As one who genuinely loves and appreciates a great meal, watching this nightly parade of food abomination was distressing to me, to say the least. So, if you’re like me and you truly love a great meal, imagine what your food world would look like if most available meals were manufactured by McDonalds. Sure, the occasional restaurant might pop up here and there offering something lovingly concocted by a real chef, someone with a deep love of food and food preparation, but that establishment wouldn’t last long enough to build up much of a customer base. No, I’m afraid most of your dining options would be, well, off the McD’s menu. Now, by comparison, an occasional meal at the Olive Garden would suddenly seem downright luxurious, downright masterful in both its preparation and combination of flavors. Olive Garden might even become the Holy Grail of good cooking in the hearts and minds of many. But in truth, we’d be salivating over a plate of supreme mediocrity. To me, Hollywood is the McDonald’s of filmmaking. And occasionally something comes out of the system (usually as a result of a big favor owed) that wows people. And that, my friends, is a meal at the Olive Garden. If you were a chef, you would not want to ply your craft at either McD’s or “The Garden.” They are not designed for you to do what it is you love. And the people who would most appreciate your work, your passion, your gift, would not frequent these places looking for what you have to offer. Anyone who knew what a good Italian meal was –or a good burger, for that matter– would mourn the loss of something exquisite, something great. They would shake their heads in collective misery at the loss of such an elegant art, the loss of that cherished human capacity to create and recognize something that embodies both complex and simple flavors, something which excites the taste buds and satisfies in such a gloriously primal way.
And so we return to my feelings about the current American film industry.

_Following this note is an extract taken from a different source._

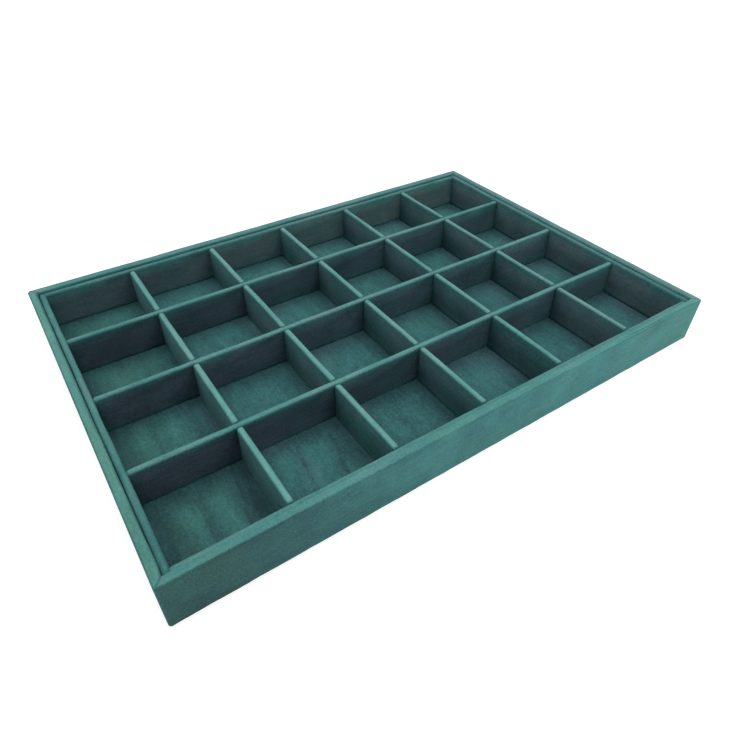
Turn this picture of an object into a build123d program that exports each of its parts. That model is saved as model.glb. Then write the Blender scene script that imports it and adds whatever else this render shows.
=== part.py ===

The state of Hollywood today is not good for films, filmmakers or audiences. And it hasn’t been for a long time. We’ve been in a steady decline for many years. And that’s more than just sour grapes or being a curmudgeon. Film is an art, a language, a beautiful and complex animal that mirrors the human condition. But Hollywood today is far from being a place to nourish such desires or, worse, to even dream of them. Perhaps with the way technology has changed, there will be no need for Hollywood anymore. Or maybe there will be a resurgence of filmmakers who truly love film and want to push the boundaries of the medium once again. To explore, to grow, to seek, to touch. But for every one of those, there are still thousands of others whose final destination is Hollywood. And that will yield nothing but mediocrity at its best. I wish it were otherwise. But in a town inundated with accountants and frat boys at the helm, we must look elsewhere for the fruits of the medium. But all of this is in keeping sync with the state of the union, not just the state of Hollywood. The Tea-Party, hard-core conservatism, rabid anti-intellectualism, money over people. It’s why Netflix is becoming the new Blockbuster and corporate interests override human/customer interest or loyalty. It’s why universal health care is demonized and Workers Unions the enemy. All of these things are reflected in one another. Reagan fueled the fire and it’s been snowballing ever since. Not just in politics or the economy, but in every corner of our collective consciousness. Our own Capitalist sensibilities have turned around and bitten us square in the ass and we’re only now starting to comprehend that those are our own teeth embedded there.
Nothing reflects the moods and tone of a nation better than its art. Our priorities as a nation and our ability to fight to accept as little as possible has been a deepening, festering wound. We will either heal it or die from it. I’m rooting for the former myself. But in the meantime, one of the repercussions is that our artists must look elsewhere to create their art, while businessmen and women parade around as filmmakers. And as caring politicians. All of whom would very much like you to try that bold new Angus Burger at McDonalds. Really, you’ll love it.